Bruce Davidson, Wales, 1965,Yale Center for British Art, Gift of Henry S. Hacker, © Bruce Davidson/Magnum Photos

Amidst these debates a new show at the Huntington Library, produced in collaboration with the Yale Center for British Art, explores the work of two American photographers who practiced as the modernist narrative in photography ended its dominance. The show’s title, “Bruce Davidson/Paul Caponigro: Two American Photographers in Britain and Ireland,” is modest regarding the heft of the two photographers and their relative positions as important exponents of two major streams of modernist photographic practice.

An astute observer of people, Davidson freelanced for Life magazine, and in 1958 at the age of 25 became the youngest member of the prestigious Magnum agency founded by Henri Cartier-Bresson. In 1960, on his first trip to Britain, shooting with a 35-millimeter Leica, Davidson caught subjects unaware or noticing the camera at the snap of the shot—a dramatic contrast to the awareness that permeates our contemporary life: we constantly perform for the camera and at a young age, learn to carefully mediate our social identities.

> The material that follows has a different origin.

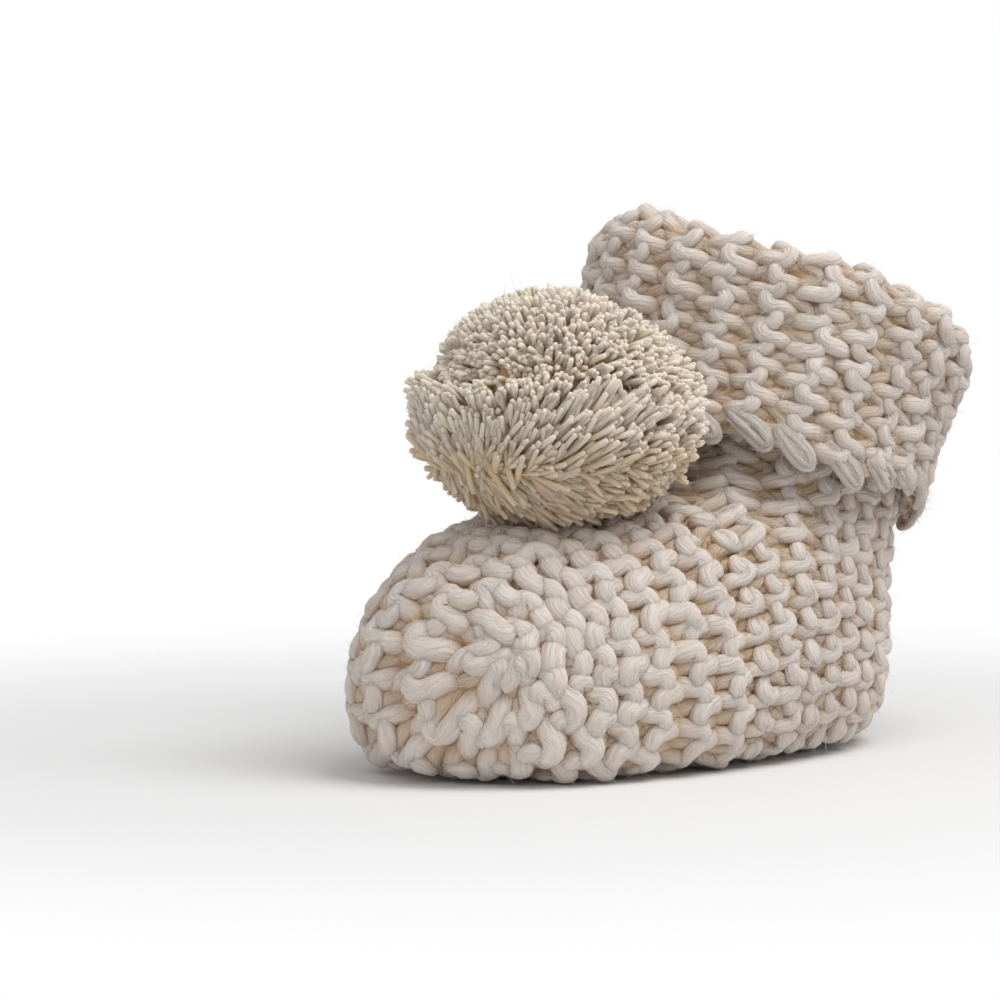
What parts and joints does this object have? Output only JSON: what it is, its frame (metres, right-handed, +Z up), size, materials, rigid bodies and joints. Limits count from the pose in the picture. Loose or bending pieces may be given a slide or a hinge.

In 1965, Davidson traveled to Wales, dropping his Leica in favor of a 4×5. The carefully orchestrated portraits of Welsh miners and their families reflect the reality that photography is not objective, nor was it ever a mere recording of facts.

 Paul Caponigro, Dead Calf in the Sand, County Kerry, Ireland, 1993, © Paul Caponigro

Paul Caponigro, Dead Calf in the Sand, County Kerry, Ireland, 1993, © Paul Caponigro

Caponigro, who briefly encountered Ansel Adams and other Bay Area photographers, found a mentor in Minor White. Early on he learned Adams’ zone system and focused on landscape photography. In 1966 he traveled to Ireland on a Guggenheim Fellowship to photograph Celtic art and architecture. The following year he photographed Stonehenge, and in 1968 had a solo show at MoMA of the work from his Guggenheim year. The search for sublimity found in Caponigro’s decades-long exploration of Celtic sites and the landscapes of Ireland and Britain serves as a counterpoint to the ontological explorations of a new generation of process photographers examining the structural limits of photography.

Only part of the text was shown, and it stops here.